I guess the thing that really got me going about Iannetta was the fact that he was one of the first "Moneyball" style players the Rockies had around. Not that they signed him as a Scott Hatteberg type out of free agency, but more that we had a guy who could post a really solid OBP without having to hit for really solid average. Being able to work a count, foul off pitches, and take a walk if a hit wasn't available and not waste an out - something about that appealed to me.
Or maybe it wasn't that Iannetta was the Moneyball guy I was waiting for. Maybe it was the fact that I'd just recently decided to bury myself in increasingly advanced stats: focusing on OPS, valuing the walk, finding ways to mathematically optimize a baseball team. Having gone to an engineering school and getting a MS in Operations Research, this particular method of analysis made sense to me. With this new toolset equipped, I was ready to take on anybody claiming a player was bad because of bad batting average, and the perfect player had emerged for me to defend.
Whichever statistical revelation it was, Iannetta became my personal representation of a model player for the stat guy: good OBP, good SLG, all while posting a surprisingly low batting average (just to defy conventional wisdom). The OPS justifies the AVG, right? Anyone disagreeing with Iannetta's batting prowess is just trying to attack stat guys, clearly. It became more than just "Oh hey, the better player should play," because what defined "better"? Any reason Iannetta wasn't playing became another vendetta from manager Jim Tracy and an underappreciation of stats. It eventually made it hard to separate the argument about the player from the argument about the method of evaluation.
At the end of the 2010 season, I posted an article for Counting Rocks, one that proclaimed Chris Iannetta to be done for. It wasn't because of injury, or unsalvageably bad performances, but because something about the way he fit with the team didn't seem to work anymore.
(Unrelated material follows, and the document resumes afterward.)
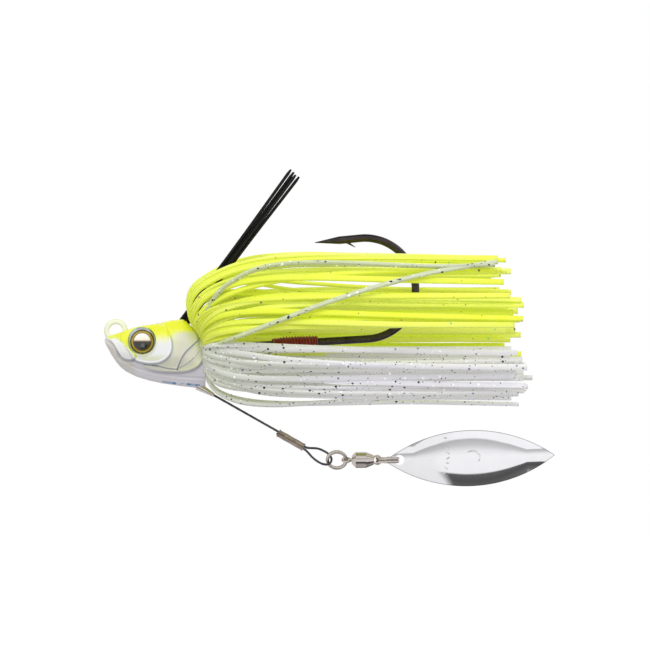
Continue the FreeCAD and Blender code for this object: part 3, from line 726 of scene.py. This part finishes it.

Whenever Iannetta would hit a cold spot, his backup would catch fire, taking the job and never giving it back. He'd perpetually be batted 8th behind worse hitters, regardless of splits or matchups, while other catchers seemed to be liberally sprinkled throughout the lineup. Add in that Iannetta's from New England and apparently that means you're disqualified from catching young Latin pitchers.
At this point, I was advocating trading Iannetta. At the time, I didn't even care if Iannetta leaving hurt the team (and 2011 showed us that it didn't even matter), I just wanted him to go play somewhere he'd be appreciated, played regularly, and not given a leash so short it sat you for 3 games after an 0-fer performance. I just wanted to go see him do well somewhere else just so I could turn and spit it straight into the face of the detractors: "SEE? If they just PLAYED him, they'd SEE that he's a good batter!" Part of me is still there. If Iannetta inexplicably posts a .900 OPS season with the Angels, I might just burst a blood vessel in my forehead.
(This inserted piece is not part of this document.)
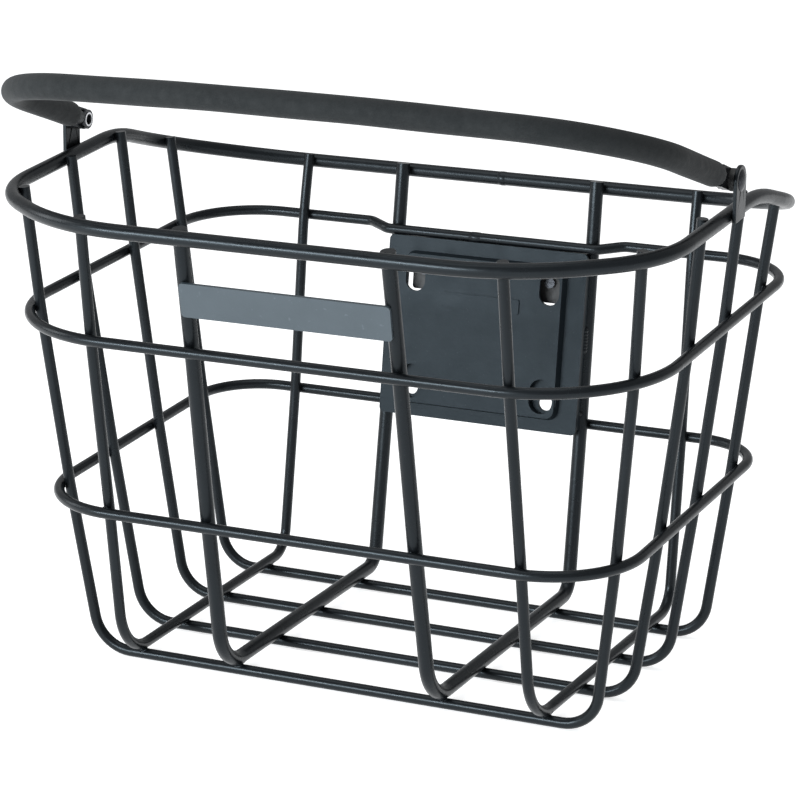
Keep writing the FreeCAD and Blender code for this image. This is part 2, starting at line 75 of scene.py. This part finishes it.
class Surface:
    """A node material whose pattern lives in the object's own coordinates."""

    def __init__(self, name):
        self.material = bpy.data.materials.new(name)
        self.material.use_nodes = True
        self.nodes = self.material.node_tree.nodes
        self.links = self.material.node_tree.links
        self.shader = self.nodes["Principled BSDF"]
        self.place = self.nodes.new("ShaderNodeTexCoord").outputs["Object"]

    def noise(self, size, detail=3.0, roughness=0.55):
        """Cloudy pattern between 0 and 1, with features about size metres wide."""
        node = self.nodes.new("ShaderNodeTexNoise")
        node.inputs["Scale"].default_value = 1.0 / size
        node.inputs["Detail"].default_value = detail
        node.inputs["Roughness"].default_value = roughness
        self.links.new(self.place, node.inputs["Vector"])
        return node.outputs["Fac"]

    def stretch(self, value, low, high, to_low=0.0, to_high=1.0):
        """Maps low..high to to_low..to_high, clamped."""
        node = self.nodes.new("ShaderNodeMapRange")
        node.inputs["From Min"].default_value = low
        node.inputs["From Max"].default_value = high
        node.inputs["To Min"].default_value = to_low
        node.inputs["To Max"].default_value = to_high
        self.links.new(value, node.inputs["Value"])
        return node.outputs["Result"]

    def blend(self, share, first, second):
        """Mix of two colours, which are constants or sockets."""
        node = self.nodes.new("ShaderNodeMix")
        node.data_type = "RGBA"
        self.links.new(share, node.inputs["Factor"])
        for socket, value in ((node.inputs[6], first), (node.inputs[7], second)):
            if isinstance(value, tuple):
                socket.default_value = (*value, 1.0)
            else:
                self.links.new(value, socket)
        return node.outputs[2]

    def calculate(self, operation, first, second):
        node = self.nodes.new("ShaderNodeMath")
        node.operation = operation
        for socket, value in ((node.inputs[0], first), (node.inputs[1], second)):
            if isinstance(value, float):
                socket.default_value = value
            else:
                self.links.new(value, socket)
        return node.outputs[0]

    def height(self):
        """Height above the floor, in metres."""
        node = self.nodes.new("ShaderNodeSeparateXYZ")
        self.links.new(self.place, node.inputs[0])
        return node.outputs["Z"]

    def colour(self, value):
        self.links.new(value, self.shader.inputs["Base Color"])

    def rough(self, value):
        self.links.new(value, self.shader.inputs["Roughness"])

    def bump(self, height, depth):
        """Relief of at most depth metres; calls add up."""
        node = self.nodes.new("ShaderNodeBump")
        node.inputs["Strength"].default_value = 1.0
        node.inputs["Distance"].default_value = depth
        self.links.new(height, node.inputs["Height"])
        before = self.shader.inputs["Normal"].links
        if before:
            self.links.new(before[0].from_socket, node.inputs["Normal"])
        self.links.new(node.outputs["Normal"], self.shader.inputs["Normal"])

    def set(self, **values):
        """Constant shader inputs, by their names in small letters."""
        for name, value in values.items():
            title = name.replace("_", " ").title().replace("Ior", "IOR")
            self.shader.inputs[title].default_value = value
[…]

No, honestly, I've been ready for this for a year now. I've been convinced that Iannetta is a good baseball player, and that if the Rockies don't see that, then that's their fault. I'm sick to death or arguing about it.
One of the biggest areas of subjectivity for me has been the overly defensive stance in evaluating the guy. As I mentioned above, Iannetta became the representation of my stat-heavy evaluative methodology. Part of that defensive mindset was constantly feeling like Iannetta was undervalued in the organization.
If you read through the comments yesterday, I'm not terribly thrilled with the return for Iannetta. Yes, Tyler Chatwood is young and all that, but I'm just not very excited about him. I don't see him being a very positive influence on the rotation. Just... not a great return. This is mostly opinion, as I wouldn't stand on any kind of statistical evaluation on Chatwood given the sample and his age and rush through the minors.
It just seems a fitting way to go for Iannetta, traded for a guy I find statistically unimpressive. It just adds up: the fact that his name was nailed to the 8 spot while Eliezer Alfonzo batted cleanup; the willingness to let Olivo keep trying to pull himself out of his late-season funk while Iannetta seemingly had a super short leash; getting traded for an underwhelming player. Chris Iannetta and the Colorado Rockies, everybody: an exploration in how to not see a productive baseball player.
I guess it was just time. Iannetta never seemed to fit with this club. Always fighting to prove himself, always under the microscope every offseason ("We believe in Iannetta, so we're going to continue making concessions for him"), but he'd also always seem to find a way to screw up being in even short term good graces.
I don't know. I'm rambling at this point. It's tough to try and find a way to "eulogize" your favorite player when you just feel like you've said everything that could be said 100 times over.
I remember watching him catching in the WBC in Toronto with Brian McCann.
I remember watching him and Tulo come up in 2006 and thinking what an awesome couple of players they were gonna be.
I specifically remember watching one AB in September '06 where Iannetta must have wasted 12 pitches whether by Ball or by Foul - he just kept slicing them down the line into the crowd. That's actually when he first caught my eye.
I remember getting shot down for him signing my WBC jersey on photo day (they weren't supposed to sign anything anyhow. Oops).
I remember reading a Sports Illustrated article on how Javy Lopez and Wade Boggs gave him some early-career pointers back in '06.
I remember being at a softball game and while at bat, the umpire told me that Iannetta had hit a walkoff against the Mets.
I remember when we here at Purple Row nicknamed him Doom, Dreamy, and DestructoBeam simultaneously, because Domenic just wasn't interesting enough.
Chris Iannetta brought a unique skillset to the table, and a controversial one at that. He was a polarizing figure, just based on that skillset. I'm going to miss him. I've had my wagon hitched to him for so long, I just don't know what I'll do without him to stick up for. Either way though, I hope he does well for the Angels, even if it's only so I can quietly and smugly grin.
Farewell, Chris Iannetta. Even though you started over 90 games 3 different times in your career, I'll still feel like we hardly knew you.